Supreme Court gives Native Americans jurisdiction over eastern half of Oklahoma

WASHINGTON – The Supreme Court ruled Thursday that the eastern half of Oklahoma can be considered Native American territory, a decision the state previously warned could create “civil, criminal and regulatory turmoil.”

The 5-4 decision was written by Associate Justice Neil Gorsuch and joined by the court’s four liberal justices. The justices were considering the issue for the second time after failing to decide a different case last year, when Gorsuch was recused and the court likely deadlocked.

The case concerned an appeal from Jimcy McGirt, a Native American, who claimed his state rape conviction from 1997 should be overturned because Oklahoma lacked jurisdiction. Congress, his lawyer Ian Gershengorn said, never properly terminated the reservation.

During oral arguments in May, the justices reached back to 1907 to determine whether Congress, using imprecise language, failed to disestablish the 1866 boundaries of the reservation.

If so, virtually half of Oklahoma – home to 1.8 million residents and including Tulsa, where President Donald Trump recently held a controversial campaign rally amid a global pandemic – would remain Native American territory. That means Native Americans are subject to federal, not state, laws.

Supreme Court Associate Justice Neil Gorsuch did not participate in the earlier Oklahoma case, presumably because he was involved while serving on the U.S. Court of Appeals for the 10th Circuit.

The state’s solicitor general, Mithun Mansinghani, warned that could require the release of more than 1,700 inmates. That didn’t sit well with several justices who feared a chaotic overhaul of long-decided criminal cases.

“What makes this case hard is that there have been hundreds, hundreds of prosecutions, some very heinous offenses of the state law. On your view, they would all become undone,” Associate Justice Ruth Bader Ginsburg told Gershengorn.

“Won’t (residents) be surprised to learn that they are living on a reservation and that they are now subject to laws imposed by a body that is not accountable to them in any way?” Associate Justice Samuel Alito asked.

In the earlier case, the U.S. Court of Appeals for the 10th Circuit ruled the state lacked jurisdiction to prosecute a gruesome murder because it happened within 3 million acres belonging to the Muscogee (Creek) Nation. The ruling threatened more than 19 million acres in eastern Oklahoma once inhabited by five Native American tribes.

Yet many Oklahoma public officials, including Republican Rep. Tom Cole and former Democratic Gov. Brad Henry, urged the justices to rule in favor of the Native American tribes whose sovereignty they said has been good for the state.

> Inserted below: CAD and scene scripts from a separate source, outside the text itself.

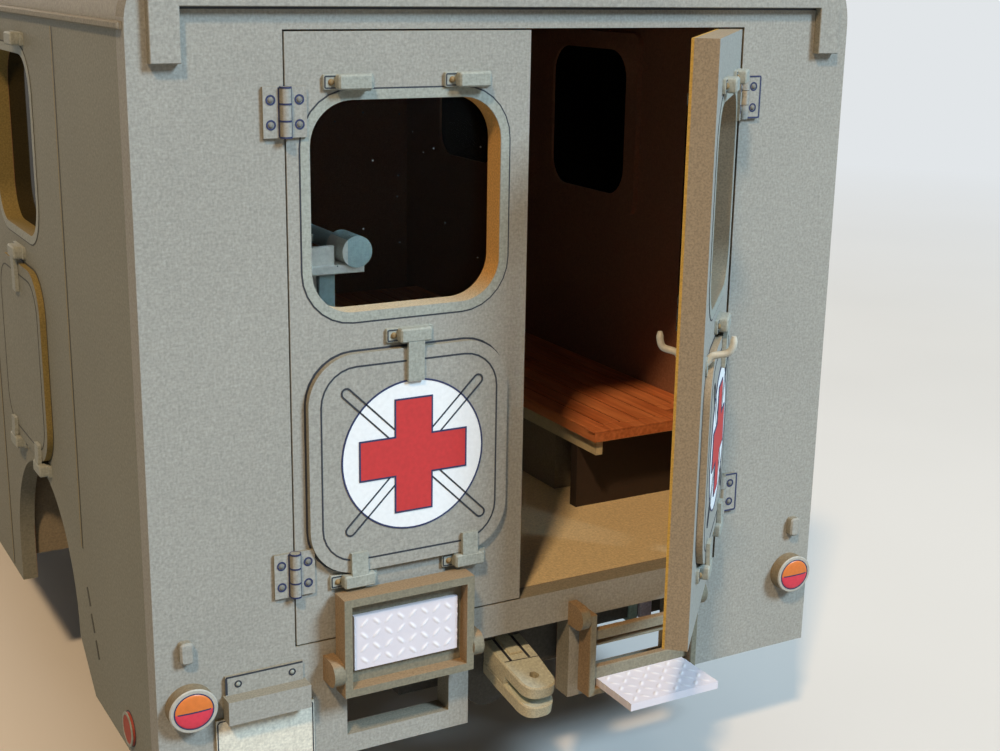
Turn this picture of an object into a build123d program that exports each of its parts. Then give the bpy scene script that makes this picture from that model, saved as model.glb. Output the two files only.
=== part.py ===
"""Card scale model of a military ambulance truck, 1:32, in millimetres.

The vehicle stands on its wheels with its front towards +Y. Heights in the
tables below are measured from the lower edge of the skirts, and stations
along the vehicle from the rear face of the box.
"""
from math import cos, radians, sin
import os

from build123d import *

os.makedirs("parts", exist_ok=True)

# Overall sizes
body_width = 68.4
skirt_height = 12.2
box_length = 92.8
box_height = 69.5
roof_radius = 7.0

# Thickness of the card walls
side_wall = 1.6
rear_wall = 2.2
front_wall = 1.2
roof_wall = 1.2
floor_board = 1.2
lining = 0.8
sheet = 0.3
glass = 0.3

# Rear doors
doorway_width = 44.2
door_head = 7.1
floor_rise = 11.25
door_gap = 0.15
door_open = 47.5
hinge_stand = 0.45
hinge_width = 3.6
hinge_height = 3.9
hinge_drop = 6.2
hinge_lift = 6.75
knuckle_radius = 0.45
pin_radius = 0.2
pin_clearance = 0.06
tongue_lift = 0.05

# Windows with their stowed shutters and clips
window_margin = 2.5
window_radius = 3.6
glass_lap = 1.0
door_window_shift = 0.4
side_bracket_gap = 1.5
side_bays = (41.2, 71.7)
shutter_margin = 1.75
shutter_radius = 4.2
shutter_thickness = 0.6
clip_width = 4.3
clip_height = 1.2
clip_depth = 1.1
strap_width = 1.5
strap_thickness = 0.4
clip_span = 5.3
catch_strap = 3.4
clamp_strap = 2.0

# Shares of the doorway's height
window_share = 0.3343
shutter_share = 0.3754
door_window_share = 0.2737
shutter_drop_share = 0.4203
bracket_share = 0.1955
catch_share = 0.2111
clamp_share = 0.6217
handle_share = 0.476

# Lever handle of the right rear door
handle_inset = 3.1
handle_radius = 0.35
lever_radius = 0.3
handle_out = 2.3
handle_in = 2.0
lever_height = 1.6

# Gutters
gutter_drop = 5.4
gutter_inset = 1.6
gutter_height = 1.3
gutter_depth = 0.8
gutter_tab_width = 2.35
gutter_tab_height = 4.1
side_gutter_drop = 7.2
side_gutter_height = 0.8

# Lower rear panel
sill_bottom = 8.1
notch_width = 10.8
cutout_bottom = 1.8

# Shares of half the body's width
step_share = 0.3626
cutout_share = 0.2924
plate_share = 0.2558
plate_place_share = 0.731

# Lamps, blocks, reflectors and the number plate
lamp_margin = 2.7
lamp_rise = 7.95
lamp_radius = 2.15
lamp_depth = 1.3
lens_radius = 1.7
lens_depth = 0.25
block_margin = 2.5
block_rise = 13.0
block_size = (1.1, 2.3, 0.8)
plate_height = 6.2
plate_cover = (1.45, 2.1, 1.6)
plate_flange = (1.85, 1.7)
reflector_station = 8.6
reflector_rise = 2.5
reflector_radius = 1.5

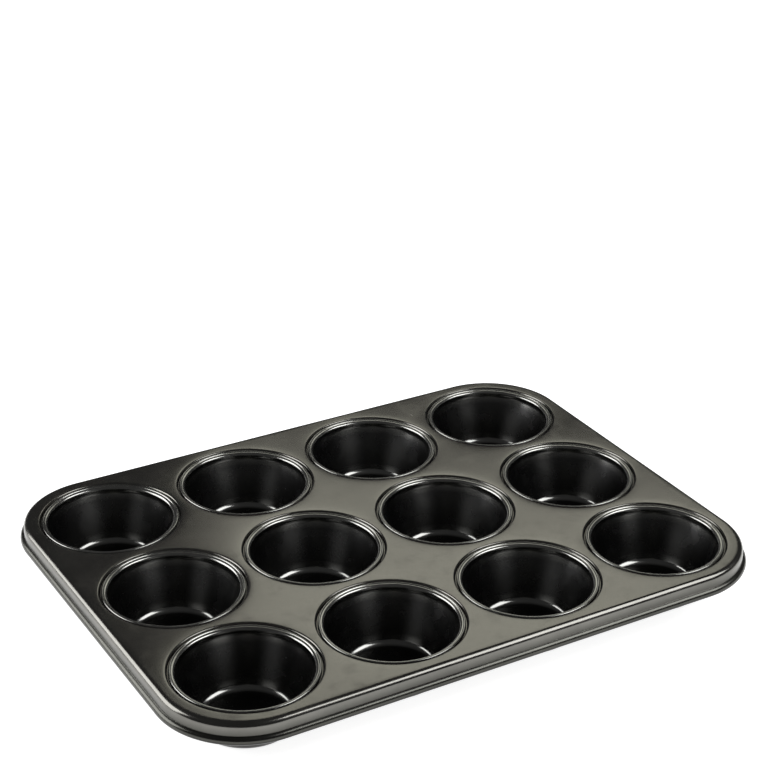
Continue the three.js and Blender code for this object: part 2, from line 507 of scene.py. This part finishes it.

“In one area after another – taxation, gaming, motor vehicle registration, law enforcement, and water rights – the Nations’ sovereignty within their reservations and the state’s recognition of that sovereignty have provided the framework for the negotiation of inter-governmental agreements that benefit all Oklahomans,” they said.

The Trump administration took the state’s side, telling the justices that Congress long ago broke up the Creek Nation’s lands, abolished its courts and set a timetable for the tribe’s dissolution.

Last year, 10 states from Maine to Texas to Montana warned that the boundaries of tribal lands have jurisdictional consequences there as well. They said a decision in the tribe’s favor “would be confusing and costly at best, and disastrous at worst,” affecting health and energy policy, environmental regulation, economic development and taxes.